Jensen has been particularly impressed with how the LDS Church today is dealing with the Mountain Meadow Massacre. Several months ago, she attended the dedication of the monument by President Gordon B. Hinckley. "The Mountain Meadow massacre was a big thing, but nobody talked about it. It was a big black hole," she noted. "I've been interested in how the church was dealing with it, and I'm proud to say they're looking at it squarely. They're not shouldering a lot of guilt, but that's not necessary. There were a lot reasons why it happened, and that's part of the play itself," she said.

"As women, we're almost never involved in the 'war' end of the thing. We weren't part of the massacre, but we lived with it," Jensen said. "President Hinckley seems to be thinking about how the culture presents itself now and in the future. That's an interesting change," Jensen said.
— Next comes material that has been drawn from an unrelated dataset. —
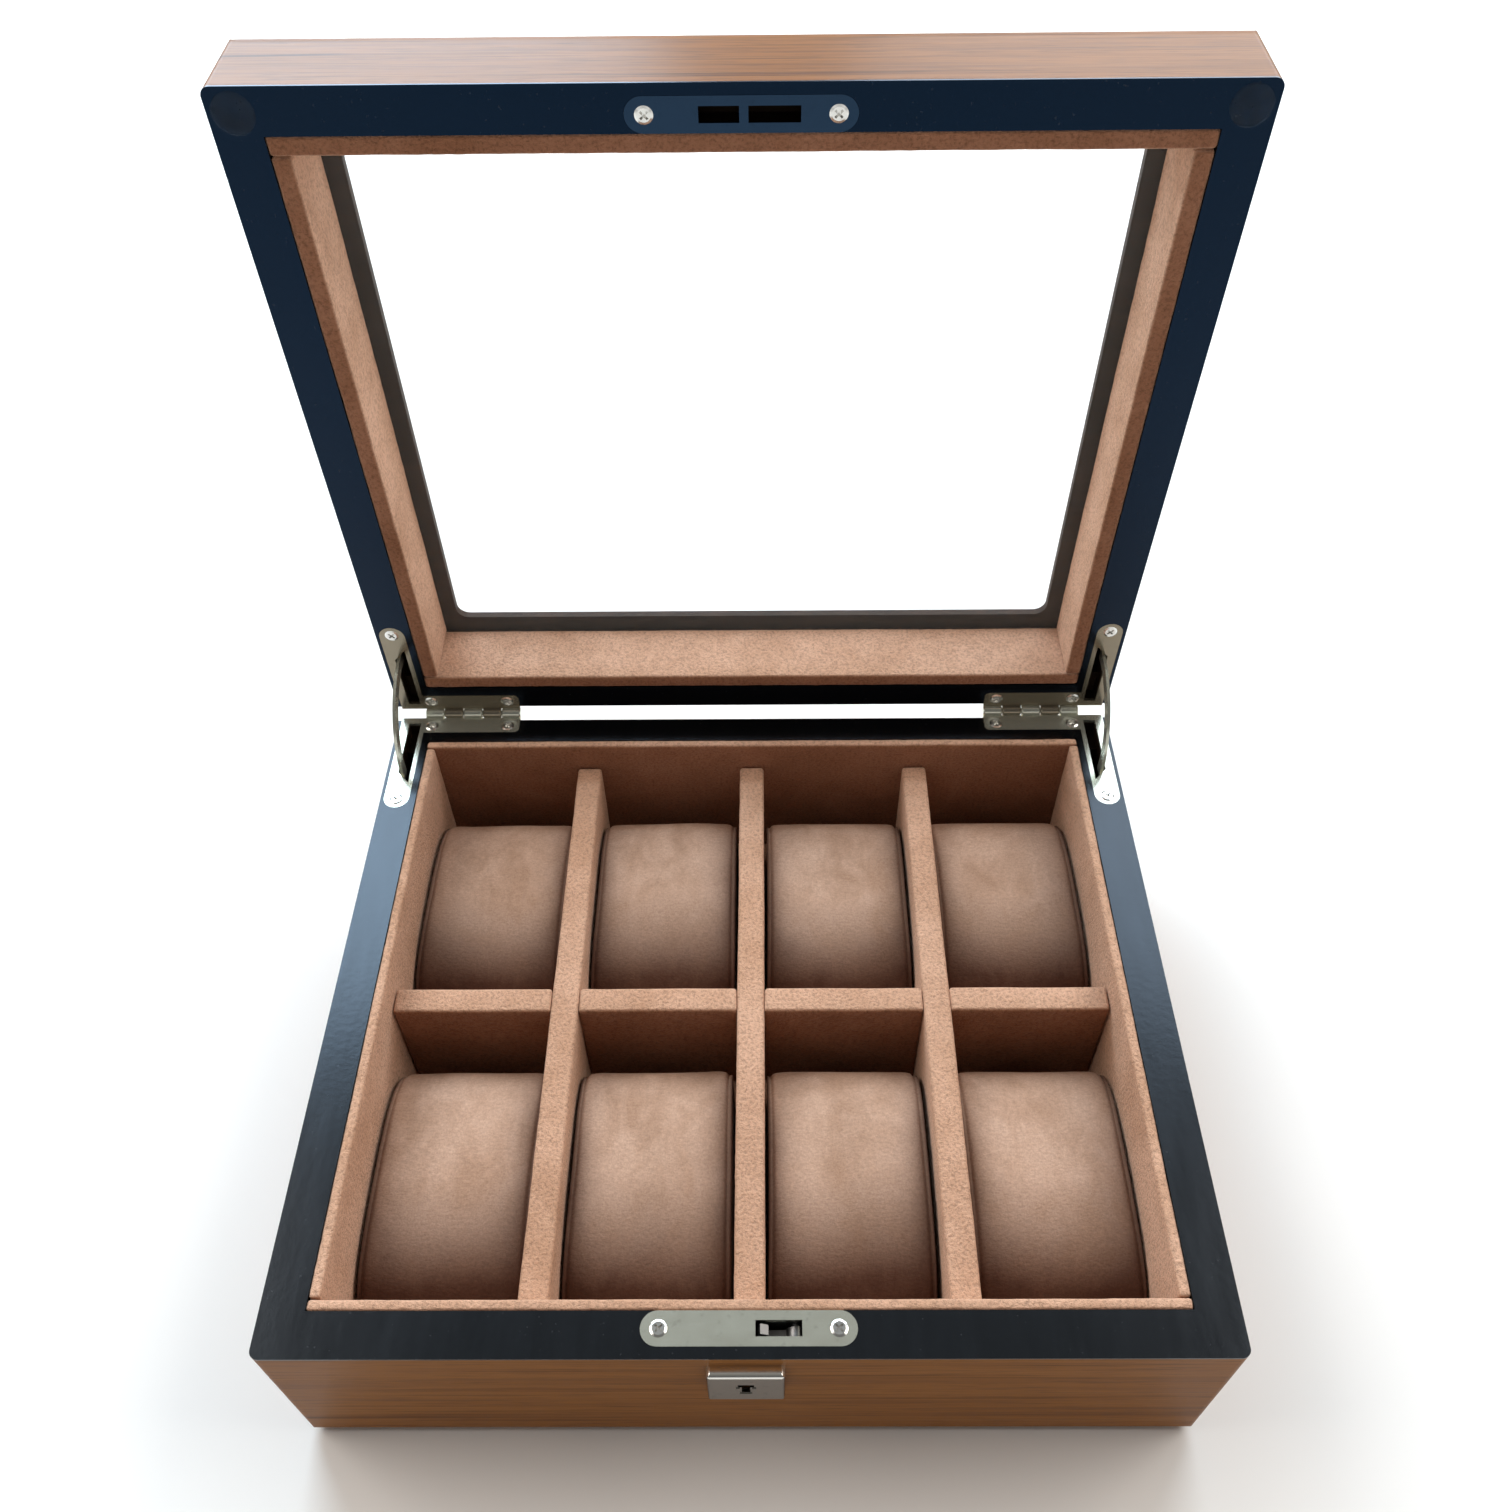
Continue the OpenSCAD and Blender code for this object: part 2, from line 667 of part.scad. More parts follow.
module lock_hook() {
  color(nickel) on_lock(pivot_x, pivot_z, hook_t) difference() {
    union() {
      circle(hook_hub_r);
      ring_sector(hook_in_r, hook_out_r, hook_rest, hook_web[1]);
      ring_sector(0, hook_out_r - 1, hook_web[0], hook_web[1]);
    }
    circle(pivot_r + lock_clear);
  }
}

module key_barrel() {
  color(nickel) difference() {
    union() {
      on_lock(key_x, key_z, case_d) circle(barrel_r);
      on_lock(key_x, key_z, hook_t) ring_sector(0, nib_r, -nib_a, nib_a);
    }
    on_lock(key_x, key_z, case_d + 2 * cut) keyway_outline();
  }
}

module lock_screws() { color(nickel) at_plate_screws(base_h) screw(); }

// a chrome block with softened edges, a recess round the keyway and the keyway right through
module escutcheon() {
  color(nickel) difference() {
    translate([key_x, -half_d, key_z]) intersection() {
      rotate([90, 0, 0]) linear_extrude(scut_t) rounded_rect(scut_w, scut_h, scut_r);
      rotate([0, 0, 180]) linear_extrude(scut_h, center = true) round_top(scut_w);
      rotate([0, 90, 0]) linear_extrude(scut_w, center = true) mirror([0, 1]) round_top(scut_h);
    }
    translate([key_x, -half_d, key_z]) rotate([90, 0, 0]) {
      translate([0, 0, -cut]) linear_extrude(scut_t + 2 * cut) keyway_outline();
      translate([0, 0, scut_t - keyway_sink]) linear_extrude(cut) keyway_outline(keyway_rim);
    }
  }
}

// outline that stands scut_t high on the X axis, with its two upper corners rounded
module round_top(w) {
  translate([-w / 2, 0]) square([w, scut_t - scut_r]);
  translate([-w / 2 + scut_r, 0]) square([w - 2 * scut_r, scut_t]);
  for (s = [-1, 1]) translate([s * (w / 2 - scut_r), scut_t - scut_r]) circle(scut_r);
}

// lid, drawn shut and posed open

module lid_wall(side) {
  color(walnut) lid_pose() intersection() {
    difference() {
      translate([0, 0, lid_z + rim_t]) linear_extrude(lid_h - rim_t - frame_t) difference() {
        rounded_rect(body_w, body_d, corner_r);
        square([2 * in_w, 2 * in_d], center = true);
      }
      lid_cuts();
    }
    mitre_prism(side, lid_z, lid_top);
  }
}

module lid_cuts() {
  flip_to_lid() {
    rear_bevel_cut();
    both_sides() hinge_cuts();
  }
  strike_cuts();
}

module lid_front_wall() { lid_wall(0); }
module lid_right_wall() { lid_wall(1); }
module lid_back_wall() { lid_wall(2); }
module lid_left_wall() { lid_wall(3); }

module lid_rim() {
  color(lacquer) lid_pose() difference() {
    translate([0, 0, lid_z]) linear_extrude(rim_t) difference() {
      rounded_rect(body_w, body_d, corner_r);
      square([2 * in_w, 2 * in_d], center = true);
    }
    lid_cuts();
  }
}

module lid_top_frame() {
  glass_w = lid_well_w + glass_over;
  glass_d = lid_well_d + glass_over;
  color(walnut) lid_pose() difference() {
    translate([0, 0, lid_top]) mirror([0, 0, 1]) intersection() {
      rounded_block(lid_h);
      box_between([-body_w, -body_d, 0], [body_w, body_d, frame_t]);
    }
    translate([0, 0, frame_z - cut]) linear_extrude(frame_t + 2 * cut)
      rounded_rect(2 * (lid_well_w - frame_lip), 2 * (lid_well_d - frame_lip), window_r);
    box_between([-glass_w, -glass_d, frame_z - cut], [glass_w, glass_d, frame_z + glass_t]);
    flip_to_lid() both_sides() hinge_cuts();
  }
}

module glass_pane() {
  w = lid_well_w + glass_over - glass_gap;
  d = lid_well_d + glass_over - glass_gap;
  color(clear) lid_pose() box_between([-w, -d, frame_z], [w, d, frame_z + glass_t]);
}

module lid_lining_front() { lid_pose() lining_across(-1, lid_lining_t, lid_z, frame_z); }
module lid_lining_back() { lid_pose() lining_across(1, lid_lining_t, lid_z, frame_z); }
module lid_lining_left() { lid_pose() lining_along(-1, lid_lining_t, lid_z, frame_z); }
module lid_lining_right() { lid_pose() lining_along(1, lid_lining_t, lid_z, frame_z); }

module hinge_leaf_lid_right() {
  color(nickel) lid_pose() flip_to_lid() hinge_leaf([1, 3], pin_r + pin_clear);
}
module hinge_leaf_lid_left() { mirror([1, 0, 0]) hinge_leaf_lid_right(); }

module hinge_screws_lid() {
  color(nickel) lid_pose() flip_to_lid() both_sides() at_hinge_screws() screw();
}

module strike_plate() {
  color(nickel) lid_pose() difference() {
    translate([0, plate_y, lid_z]) linear_extrude(strike_t) difference() {
      stadium(plate_l, plate_w);
      hook_slot_outline(hook_slot_x, hook_slot_l + strike_spare);
      hook_slot_outline(hook_slot_x - spare_slot_gap - spare_slot_l, spare_slot_l);
    }
    flip_to_lid() at_plate_screws(base_h) screw_hole();
  }
}

module strike_screws() {
  color(nickel) lid_pose() flip_to_lid() at_plate_screws(base_h) screw();
}

module bumper_pads() {
  color(clear) lid_pose() both_sides()
    translate([half_w - bumper_inset, bumper_inset - half_d, lid_z - bumper_t]) cylinder(h = bumper_t, r = bumper_r);
}

base_front_wall();
base_back_wall();
base_left_wall();
base_right_wall();
base_rim();
base_bottom_panel();
base_felt();
floor_pad();
base_lining_front();
base_lining_back();
base_lining_left();
base_lining_right();
divider_left();
divider_centre();
divider_right();
divider_cross();
cushion(0, 0);  // cushion_front_1
cushion(1, 0);  // cushion_front_2
cushion(2, 0);  // cushion_front_3
cushion(3, 0);  // cushion_front_4
cushion(0, 1);  // cushion_back_1
cushion(1, 1);  // cushion_back_2
cushion(2, 1);  // cushion_back_3
cushion(3, 1);  // cushion_back_4
hinge_leaf_base_left();
hinge_leaf_base_right();
hinge_pin_left();
hinge_pin_right();
hinge_screws_base();
hinge_stay_left();
hinge_stay_right();
lock_faceplate();
lock_case();
lock_pivot();
lock_hook();
key_barrel();
lock_screws();
escutcheon();
lid_front_wall();
lid_back_wall();
lid_left_wall();
lid_right_wall();
lid_rim();
lid_top_frame();
glass_pane();
lid_lining_front();
lid_lining_back();
lid_lining_left();
lid_lining_right();
hinge_leaf_lid_left();
hinge_leaf_lid_right();
hinge_screws_lid();
strike_plate();
strike_screws();
bumper_pads();
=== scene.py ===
"""Looks for the watch box: suede cushions, velvet boards, veneer, lacquer and nickel."""

import math

import bmesh
import bpy
from mathutils import Matrix, Vector, noise


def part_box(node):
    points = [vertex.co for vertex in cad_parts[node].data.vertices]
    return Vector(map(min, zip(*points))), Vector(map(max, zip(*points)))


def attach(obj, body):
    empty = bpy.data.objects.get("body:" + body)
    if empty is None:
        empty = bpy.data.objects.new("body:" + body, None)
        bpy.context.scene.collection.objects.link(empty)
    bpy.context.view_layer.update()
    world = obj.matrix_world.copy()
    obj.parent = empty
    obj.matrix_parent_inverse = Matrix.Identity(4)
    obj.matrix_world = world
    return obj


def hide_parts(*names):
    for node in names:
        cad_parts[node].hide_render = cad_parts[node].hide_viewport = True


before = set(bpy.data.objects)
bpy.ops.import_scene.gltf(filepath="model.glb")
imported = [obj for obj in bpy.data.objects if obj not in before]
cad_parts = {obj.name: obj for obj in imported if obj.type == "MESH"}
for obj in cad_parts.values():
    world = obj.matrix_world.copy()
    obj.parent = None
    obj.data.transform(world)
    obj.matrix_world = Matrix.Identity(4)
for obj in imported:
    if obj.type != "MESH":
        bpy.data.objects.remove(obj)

noise.seed_set(3)        # noise_vector starts from the clock without this

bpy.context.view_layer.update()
MM = 0.001


# ---------------------------------------------------------------- places read from the frame

def span(node, axis):
    lo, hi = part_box(node)
    return lo[axis], hi[axis]


PIN_Y = sum(span("hinge_pin_right", 1)) / 2
PIN_Z = sum(span("hinge_pin_right", 2)) / 2
LID_OPEN = math.radians(88)
OPEN_LID = (Matrix.Translation((0, PIN_Y, PIN_Z)) @ Matrix.Rotation(-LID_OPEN, 4, "X")
            @ Matrix.Translation((0, -PIN_Y, -PIN_Z)))
CUSHIONS = [f"cushion_{row}_{n}" for row in ("front", "back") for n in (1, 2, 3, 4)]


# ---------------------------------------------------------------- materials

def live(sockets, name):
    """A Mix node has several sockets of each name: this is the one that its data type uses."""
    return next(s for s in sockets if s.name == name and s.enabled)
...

Two major focal points on the stage are a root cellar and a tree. Myhre notes that the cellar and the tree are stylistic metaphors for the secrets the two women are hiding and the problems hanging over their heads. "They're stuck in the middle between these two worlds," Myhre said. "While it's set against the backdrop of these events, the primary focus of the play is how the two women make peace with their lives. The cellar is representative of their personal lives - what they can't let out," he said.

One of Julie Jensen's most recent plays, "Cheat," will be read in SLAC's New Play Sounding Series on Monday, February 7, at 7:30 p.m. in the Chapel Theatre. Jensen is finishing some revisions on another play, "Give Us This Day," and has another project in the "idea" stage.